No fire of hate burns without the fuel of real pain, real loss, and real fear. People satisfied in life don’t go out looking to taunt or beat up someone. Not having Christ hurts (see also: not having Love hurts), and it’s the walking wounded who go out and hurt others. The truth is, in this world of pain and darkness, we have the Comforter, and they don’t.

As Christians, we can forget what it’s like to live in darkness, to be separated from God, not feeling loved or cared for, without any peace or joy to tap into. We know from James that when the tongue is a world of fire (verbally abusive speech), it is set on fire by hell. That is, while we on earth in the Spirit experience some of Heaven and the presence of God, most other people in the world are already experiencing hell on the inside, and living in that hell drives people to do the things that we condemn most – violence, abuse, stealing, using force, lust, control, murder. Using others, controlling others, needing threats and violence to keep people in line to keep giving us what we “need” just to survive and get through the day without falling to pieces. That’s the life one has without God, and it’s no picnic.
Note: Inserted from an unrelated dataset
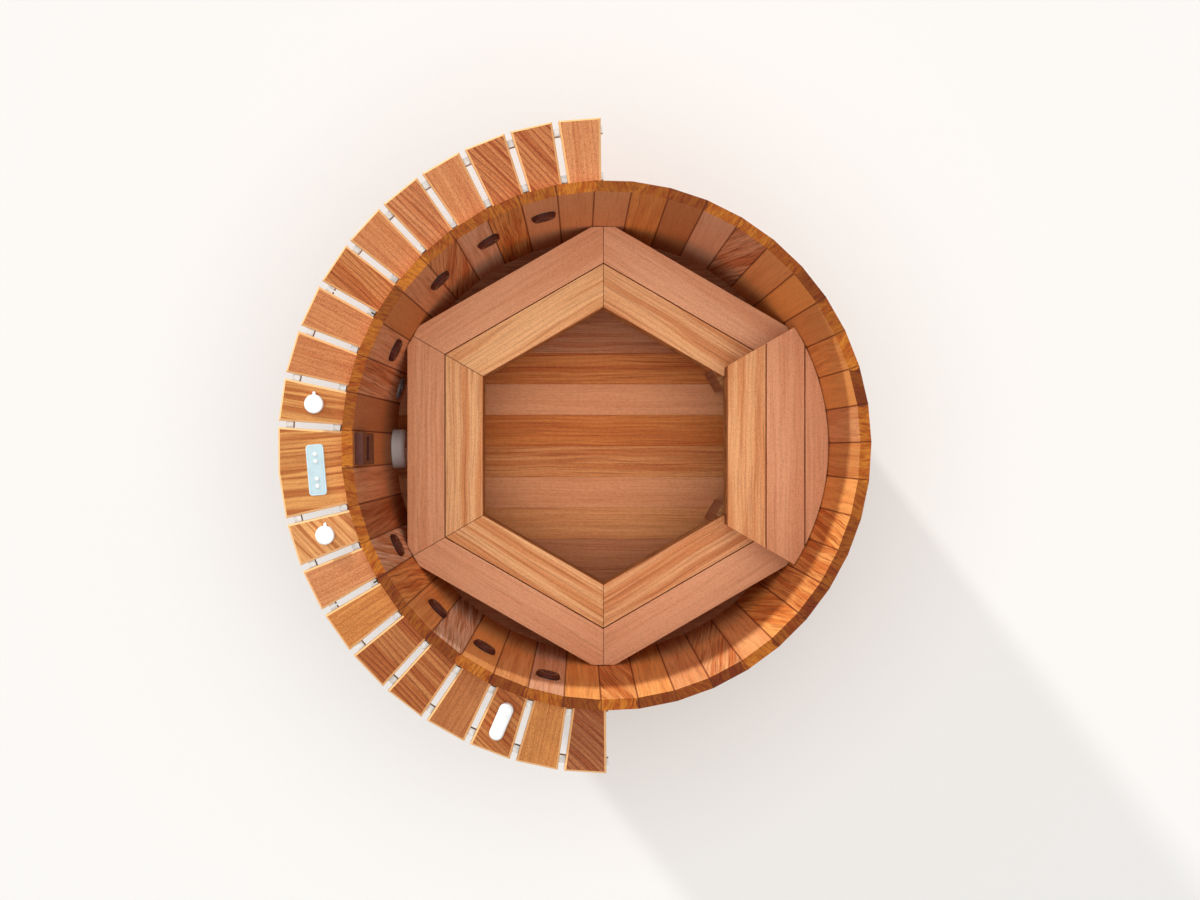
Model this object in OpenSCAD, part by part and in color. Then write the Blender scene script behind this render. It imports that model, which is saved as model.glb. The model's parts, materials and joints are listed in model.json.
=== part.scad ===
// Round wooden hot tub: coopered staves in steel hoops, a floor let into a croze,
// a six-sided bench with one raised seat, and a slatted half-round shelf that
// carries the controls over the plumbing.
// The origin is on the tub's axis at the ground. +X points to the raised seat,
// and the skimmer, the controls and the pipes are on the -X side.

/* [Tub] */
// Outside diameter, measured over the stave joints
tub_d = 1829; // [1760:10:1960]
// Height of the rim above the ground
rim_z = 1194; // [1170:5:1300]
// Number of staves round the wall
stave_count = 43; // [42:1:45]
// Thickness of a stave
stave_t = 38; // [34:1:42]
// Rise of the bead along a stave's edge
bead_rise = 9.5; // [6:0.5:11]
// Space left in each bead and cove joint
stave_gap = 0.2; // [0.15:0.05:0.4]
// Depth of the croze, the groove that holds the floor
croze_depth = 10; // [8:1:14]
// Height of the stave feet above the ground
foot_z = 25; // [15:1:40]
// Direction of the middle of the stave that holds the skimmer, in degrees
skimmer_angle = 180.75; // [178:0.25:183]

/* [Floor] */
// Width of a floor joist
joist_w = 89; // [70:1:100]
// Height of a floor joist
joist_h = 89; // [75:1:110]
// Number of joists under the floor, an odd number
joist_count = 5; // [3:2:5]
// Distance from one joist to the next
joist_pitch = 350; // [320:5:360]
// Thickness of the floor boards
floor_t = 38; // [32:1:42]
// Width of a floor board
floor_board_w = 132; // [110:1:150]
// Gap between two floor boards
floor_gap = 0.4; // [0.2:0.1:1.5]

/* [Hoops] */
// Width of a hoop
hoop_w = 38; // [30:1:42]
// Thickness of a hoop
hoop_t = 2.5; // [1.5:0.5:3]
// Height of the second hoop's middle above the ground
hoop_2_z = 400; // [370:5:430]
// Height of the third hoop's middle above the ground
hoop_3_z = 560; // [500:5:570]
// Depth of the top hoop's middle below the rim
hoop_4_drop = 219; // [215:1:222]
// Width of the gap between a hoop's ends
hoop_break = 60; // [50:1:80]
// Diameter of a hoop's tension rod
hoop_rod_d = 12; // [8:1:14]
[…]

Liberals vote for government redistribution of wealth (welfare, free health care, free college, socialism) because they have needs and know people in need, and have given up on people out of voluntary love helping them out. So they turn to force – to government taking from the “haves” to give to them the “have nots.” These are people who already believe the lie that no one cares about them or their needs, and the only way to survive is to take what they need by force. And the Republicans are getting in the way of that use of government force, standing (in their mind) between them and what they need.
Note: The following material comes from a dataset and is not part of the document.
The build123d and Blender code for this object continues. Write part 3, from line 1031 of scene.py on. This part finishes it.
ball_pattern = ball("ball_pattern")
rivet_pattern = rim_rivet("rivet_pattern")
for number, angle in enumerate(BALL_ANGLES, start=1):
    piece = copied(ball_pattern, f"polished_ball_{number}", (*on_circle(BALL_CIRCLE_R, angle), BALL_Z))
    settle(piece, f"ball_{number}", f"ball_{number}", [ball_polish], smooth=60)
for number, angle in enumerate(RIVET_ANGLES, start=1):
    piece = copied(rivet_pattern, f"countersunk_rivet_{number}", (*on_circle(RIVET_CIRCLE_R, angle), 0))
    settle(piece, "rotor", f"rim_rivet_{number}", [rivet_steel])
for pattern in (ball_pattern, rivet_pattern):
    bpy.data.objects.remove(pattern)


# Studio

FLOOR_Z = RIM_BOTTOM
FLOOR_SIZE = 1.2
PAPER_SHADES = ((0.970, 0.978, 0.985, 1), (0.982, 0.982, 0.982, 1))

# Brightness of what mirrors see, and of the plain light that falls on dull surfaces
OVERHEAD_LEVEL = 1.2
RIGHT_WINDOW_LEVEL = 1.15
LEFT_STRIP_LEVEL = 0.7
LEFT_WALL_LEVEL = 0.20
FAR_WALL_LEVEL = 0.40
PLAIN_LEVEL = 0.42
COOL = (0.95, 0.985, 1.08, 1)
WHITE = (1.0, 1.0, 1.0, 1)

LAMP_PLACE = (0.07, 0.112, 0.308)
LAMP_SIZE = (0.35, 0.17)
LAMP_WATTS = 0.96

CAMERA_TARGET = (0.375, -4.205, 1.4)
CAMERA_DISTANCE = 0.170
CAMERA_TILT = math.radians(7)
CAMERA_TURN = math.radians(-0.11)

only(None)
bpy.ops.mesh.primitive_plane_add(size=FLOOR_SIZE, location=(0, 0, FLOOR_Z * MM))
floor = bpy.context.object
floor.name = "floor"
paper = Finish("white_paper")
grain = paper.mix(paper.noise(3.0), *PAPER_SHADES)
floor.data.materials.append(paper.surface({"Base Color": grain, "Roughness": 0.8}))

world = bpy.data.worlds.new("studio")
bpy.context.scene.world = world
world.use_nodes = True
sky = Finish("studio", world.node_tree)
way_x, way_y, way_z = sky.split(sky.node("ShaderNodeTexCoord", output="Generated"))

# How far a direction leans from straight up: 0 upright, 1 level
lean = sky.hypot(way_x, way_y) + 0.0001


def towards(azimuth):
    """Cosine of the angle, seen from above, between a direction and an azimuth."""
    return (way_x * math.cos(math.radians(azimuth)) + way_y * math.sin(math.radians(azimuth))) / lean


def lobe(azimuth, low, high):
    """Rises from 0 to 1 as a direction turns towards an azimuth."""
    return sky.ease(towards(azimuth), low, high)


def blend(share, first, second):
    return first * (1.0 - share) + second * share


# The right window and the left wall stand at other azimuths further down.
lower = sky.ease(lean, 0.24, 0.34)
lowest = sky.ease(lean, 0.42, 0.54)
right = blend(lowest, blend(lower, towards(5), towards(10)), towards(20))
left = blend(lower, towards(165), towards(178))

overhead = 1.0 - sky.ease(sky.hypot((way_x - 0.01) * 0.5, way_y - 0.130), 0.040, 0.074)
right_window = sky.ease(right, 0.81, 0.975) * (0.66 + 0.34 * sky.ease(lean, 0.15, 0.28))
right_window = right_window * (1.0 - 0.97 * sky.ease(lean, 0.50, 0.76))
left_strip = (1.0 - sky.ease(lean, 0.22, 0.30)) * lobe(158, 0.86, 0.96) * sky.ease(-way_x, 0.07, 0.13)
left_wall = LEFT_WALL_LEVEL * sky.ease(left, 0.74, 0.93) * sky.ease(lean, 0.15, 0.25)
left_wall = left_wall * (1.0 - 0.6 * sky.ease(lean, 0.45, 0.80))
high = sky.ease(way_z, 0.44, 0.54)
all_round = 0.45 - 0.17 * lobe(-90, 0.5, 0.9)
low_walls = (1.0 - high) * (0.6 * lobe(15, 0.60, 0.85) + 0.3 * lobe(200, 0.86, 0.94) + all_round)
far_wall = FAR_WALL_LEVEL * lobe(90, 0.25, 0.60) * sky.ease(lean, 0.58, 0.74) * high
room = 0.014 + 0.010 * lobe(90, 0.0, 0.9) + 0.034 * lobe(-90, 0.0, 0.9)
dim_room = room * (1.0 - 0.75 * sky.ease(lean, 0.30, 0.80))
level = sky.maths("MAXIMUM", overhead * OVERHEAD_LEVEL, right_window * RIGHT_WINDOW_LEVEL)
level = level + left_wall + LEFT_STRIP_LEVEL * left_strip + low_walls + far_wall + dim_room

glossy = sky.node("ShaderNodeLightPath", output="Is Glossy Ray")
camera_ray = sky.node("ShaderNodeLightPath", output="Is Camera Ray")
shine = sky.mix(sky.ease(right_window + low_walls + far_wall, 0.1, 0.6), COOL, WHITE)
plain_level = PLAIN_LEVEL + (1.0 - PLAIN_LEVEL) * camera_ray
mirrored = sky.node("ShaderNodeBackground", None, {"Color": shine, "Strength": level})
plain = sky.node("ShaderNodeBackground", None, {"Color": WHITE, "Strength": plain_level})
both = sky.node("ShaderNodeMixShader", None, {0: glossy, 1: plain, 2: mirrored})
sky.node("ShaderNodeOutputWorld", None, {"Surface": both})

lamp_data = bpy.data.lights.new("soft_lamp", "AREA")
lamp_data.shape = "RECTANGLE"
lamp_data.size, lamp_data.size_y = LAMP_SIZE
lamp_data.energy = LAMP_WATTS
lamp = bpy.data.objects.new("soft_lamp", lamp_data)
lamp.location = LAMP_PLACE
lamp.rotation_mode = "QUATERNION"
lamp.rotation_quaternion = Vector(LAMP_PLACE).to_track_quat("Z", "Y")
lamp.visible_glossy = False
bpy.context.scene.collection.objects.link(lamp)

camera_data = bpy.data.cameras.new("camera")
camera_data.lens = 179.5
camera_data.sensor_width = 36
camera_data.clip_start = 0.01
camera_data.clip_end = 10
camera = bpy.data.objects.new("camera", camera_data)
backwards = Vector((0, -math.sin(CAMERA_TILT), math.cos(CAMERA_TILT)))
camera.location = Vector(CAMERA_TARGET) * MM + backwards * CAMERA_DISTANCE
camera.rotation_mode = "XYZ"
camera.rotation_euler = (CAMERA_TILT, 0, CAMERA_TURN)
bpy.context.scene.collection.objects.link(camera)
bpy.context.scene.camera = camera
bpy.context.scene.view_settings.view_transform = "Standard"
In this setting, I believe, is the best application of Christ’s saying: “If anyone wants to sue you and take away your tunic, let him have your cloak also. And whoever compels you to go one mile, go with him two.” In this context, you have people who are poor and needy (maybe physically poor, but definitely poor in feeling love from or for others, relying on force to provide their needs), and just when they start to depend on forcibly taking, then love gives even more. The gift is not the just the physical goods of the cloak or the extra labor, the GIFT is that they can see that you actually do love them.
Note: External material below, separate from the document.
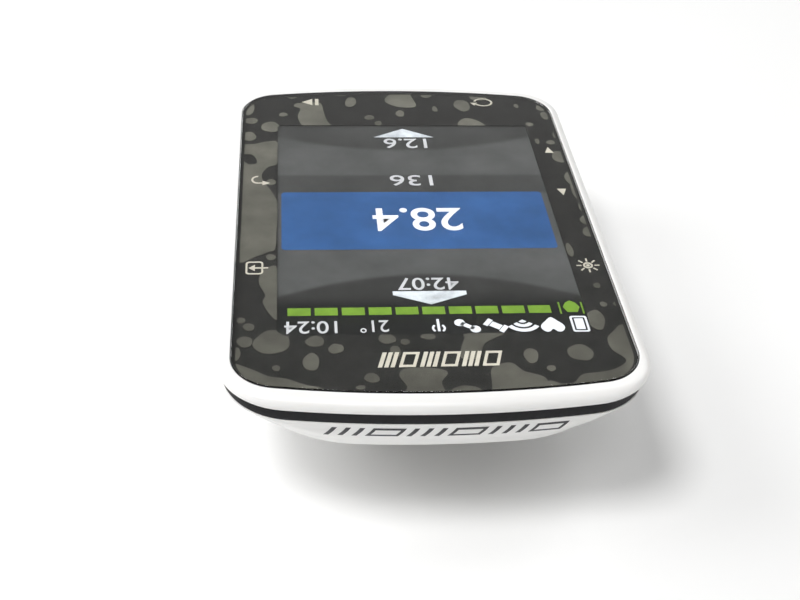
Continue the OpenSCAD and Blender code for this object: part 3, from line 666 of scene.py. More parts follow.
mask = prism("lens_print_base", [lens_line(-0.06), list(reversed(win()))], Z_LEDGE + 0.01, Z_LENS0 - 0.05, PRINT_DARK)
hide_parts("lens_mask"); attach(mask, "casing")
edge = loft("lens_edge_seal", [at_z(lens_line(0.012), Z_LEDGE + 0.02), at_z(lens_line(0.012), Z_LENS1 - 0.19), at_z(lens_line(0.062), Z_LENS1 - 0.17), at_z(lens_line(0.062), Z_LEDGE + 0.02)], EDGE, closed=True)
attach(edge, "casing")

# The print is patchy: lighter marks lie between it and the lens. Each is x, y, half width, half height, or a listed
# outline.
rng = random.Random(7)
LENS_IN = lens_line(-0.55)


def inside(poly, x, y):
    c = False
    for i in range(len(poly)):
        x0, y0 = poly[i - 1]
        x1, y1 = poly[i]
        if (y0 > y) != (y1 > y) and x < (x1 - x0) * (y - y0) / (y1 - y0) + x0:
            c = not c
    return c


def nearest(poly, x, y):
    best, out = 1e9, (x, y)
    for i in range(len(poly)):
        x0, y0 = poly[i - 1]
        x1, y1 = poly[i]
        dx, dy = x1 - x0, y1 - y0
        t = max(0.0, min(1.0, ((x - x0) * dx + (y - y0) * dy) / max(1e-12, dx * dx + dy * dy)))
        q = (x0 + t * dx, y0 + t * dy)
        d = (q[0] - x) ** 2 + (q[1] - y) ** 2
        if d < best:
            best, out = d, q
    return out


def clamp(x, y):
    if not inside(LENS_IN, x, y):
        x, y = nearest(LENS_IN, x, y)
    g = 0.02
    if abs(x - WIN_X) < WIN_W / 2 + g and abs(y - WIN_Y) < WIN_L / 2 + g:
        ex, ey = WIN_W / 2 + g - abs(x - WIN_X), WIN_L / 2 + g - abs(y - WIN_Y)
        if ex < ey:
            x = WIN_X + math.copysign(WIN_W / 2 + g, x - WIN_X)
        else:
            y = WIN_Y + math.copysign(WIN_L / 2 + g, y - WIN_Y)
    return x, y


def smooth_loop(pts, sub=5):
    out = []
    n = len(pts)
    for i in range(n):
        p0, p1, p2, p3 = pts[i - 1], pts[i], pts[(i + 1) % n], pts[(i + 2) % n]
        for k in range(sub):
            t = k / sub
            out.append(tuple(0.5 * (2 * b + (c - a) * t + (2 * a - 5 * b + 4 * c - d) * t * t + (3 * b - a - 3 * c + d) * t ** 3)
                             for a, b, c, d in zip(p0, p1, p2, p3)))
    return out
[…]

In the world, there are the Haves and the Have-nots. Even billionaires can be the Have-nots if they do not have Christ, and live in darkness, emptiness, misery, and rely on using others for validation and using things to try to fill up that hole when people let them down. And among the vast throng of haters at the rally, I saw the Have-nots. They need, and they demand, and they are right – they don’t even have enough to survive on, because they don’t have God. They don’t know there is Someone who will provide for their every need if they ask, for they think No One Cares and they are afraid of the future they will have if they don’t use force and intimidation to take what they need.

When Christ looks down and sees a violent group of political protesters, what does He see? I don’t know, but as I walk in His Spirit of love, I wish to see those people through His eyes.  God cares about the people who got hurt – those are people He loves.  The Lord also cares about the hurting people who hurt people.

We need to hear their pain, hear their demands, and provide what they really need, what would satisfy their hearts – the gospel of the love of God in the Lord Jesus, so they will be born again and have the Spirit filling their cup to overflowing with love, joy, and peace.